---------- DATA IN THIS EXERCISE ----------

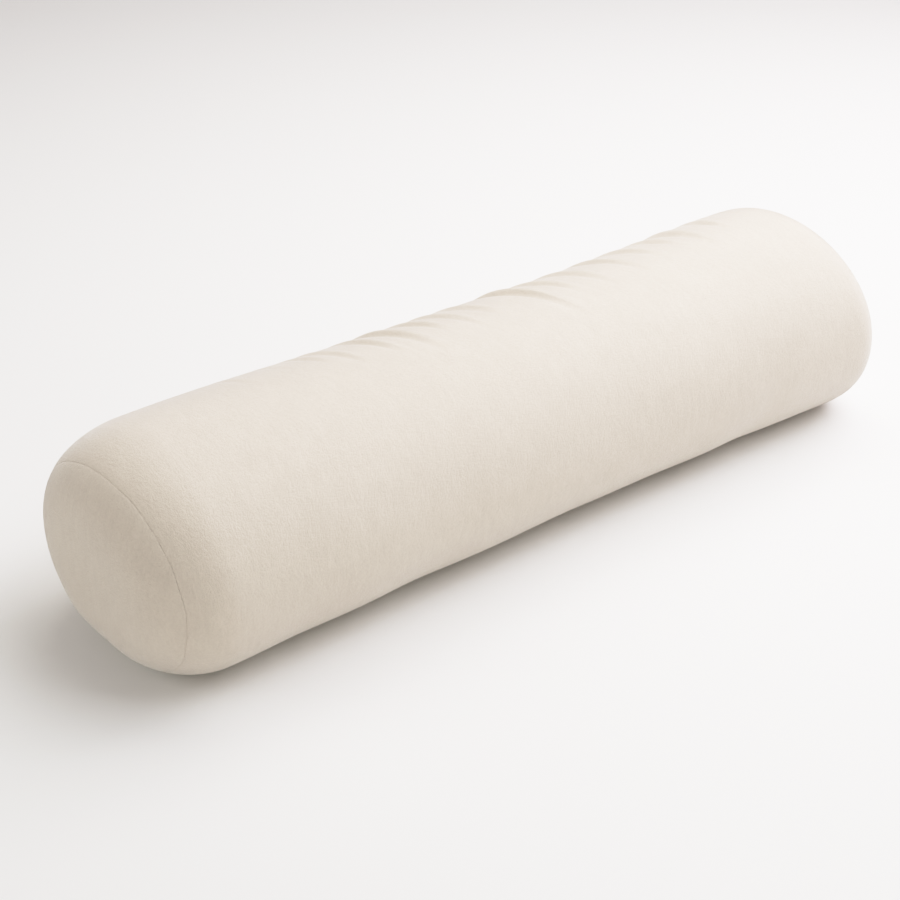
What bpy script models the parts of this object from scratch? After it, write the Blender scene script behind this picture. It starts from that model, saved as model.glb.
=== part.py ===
"""Body pillow: a long round bolster, filled with fibre, lying on a flat surface.

A maker cuts three pieces of the same brushed cloth: one tube panel and two round end panels.
Here the tube panel with its filling is one solid, and each end panel is a thin dome that sits
in a shallow seat of that solid, where it is sewn in. All three start as turned blanks of the
round, freshly filled pillow. One set of formulas then settles them: the pillow spreads
sideways, flattens where it lies, leans at its ends and takes its tension creases.

Metres, +Z up. The long axis runs along X, the near end at -X, the front at -Y. The origin is
on the floor, below the middle of the pillow's box. Angles are in degrees about the long axis,
from 0 at the crown to +90 at the back and -90 at the front.
"""

import math

import bmesh
import bpy
import numpy as np

RADIUS = 0.150            # of the round pillow, before it settles

# How it lies
AXIS_HEIGHT = 0.1300      # the axis above the floor, so the underside is pressed flat
PRESS_SOFTNESS = 0.06     # half the span of depth, over the radius, in which it turns flat
SPREAD = 1.122            # lying width over round width
BELLY_POWER = 2.05        # superellipse power of the lower half; 2 is an ellipse
LEAN_START = 0.420        # distance from the middle at which each end starts to lean
LEAN_REACH = 0.180        # length in which the lean grows to its full amount

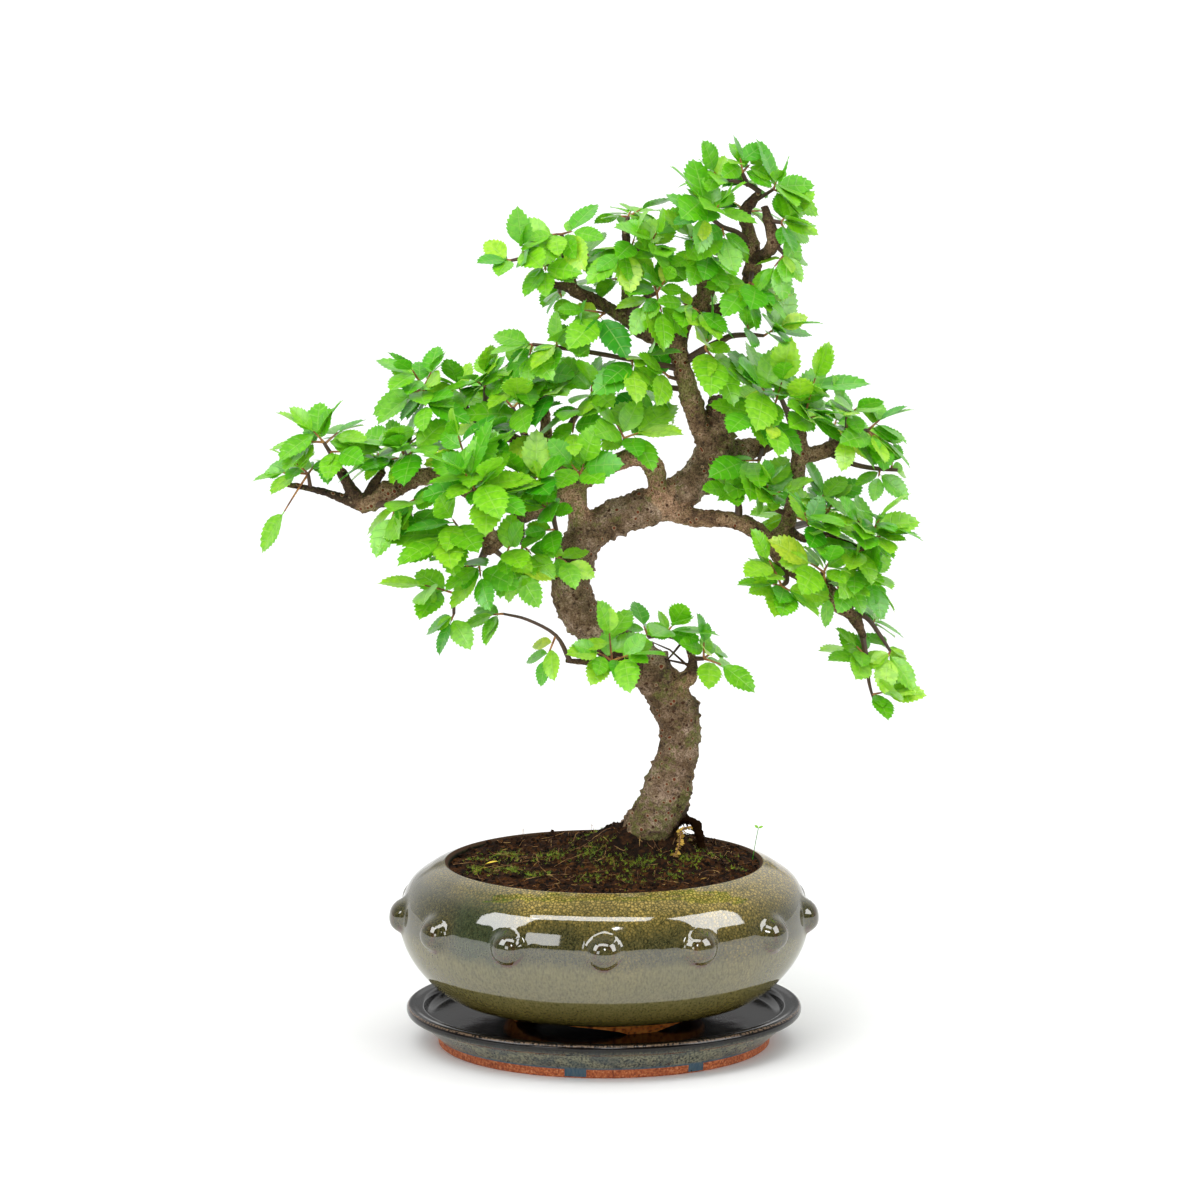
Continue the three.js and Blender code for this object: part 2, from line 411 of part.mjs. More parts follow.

----------

__AIM OF THE EXERCISE__: Quote in full each line from the top of the records above through the line with "a flat surface."; stop after that line.

__WRITTEN ANSWER__:
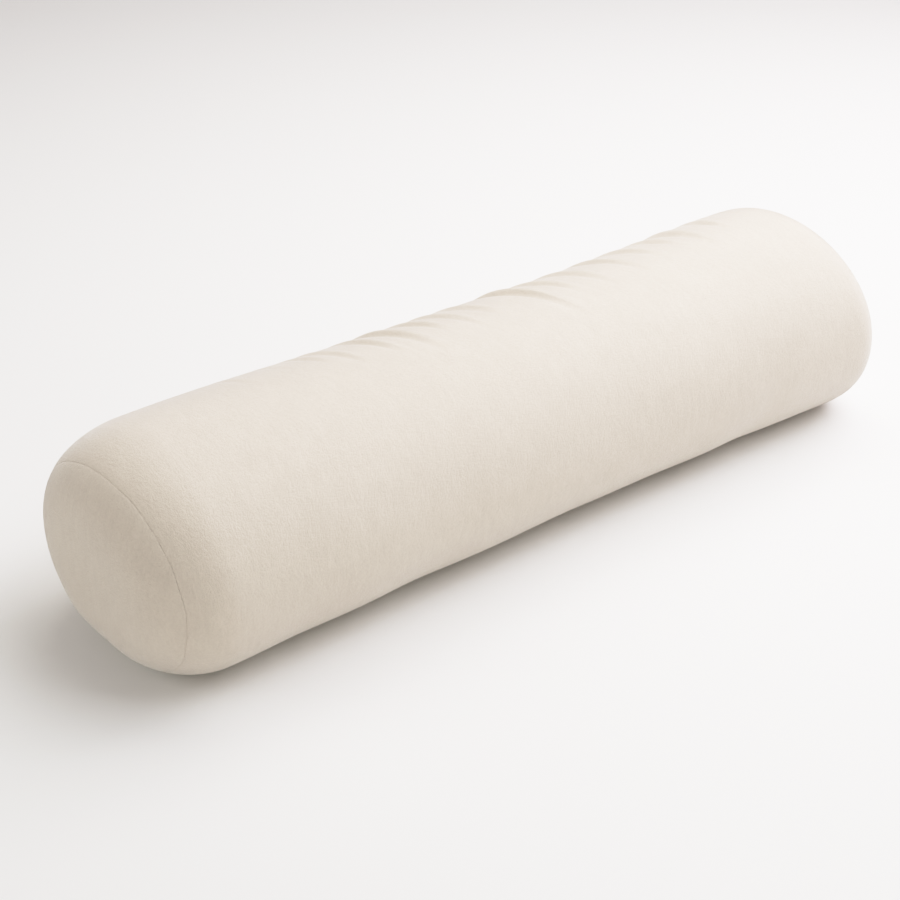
What bpy script models the parts of this object from scratch? After it, write the Blender scene script behind this picture. It starts from that model, saved as model.glb.
=== part.py ===
"""Body pillow: a long round bolster, filled with fibre, lying on a flat surface.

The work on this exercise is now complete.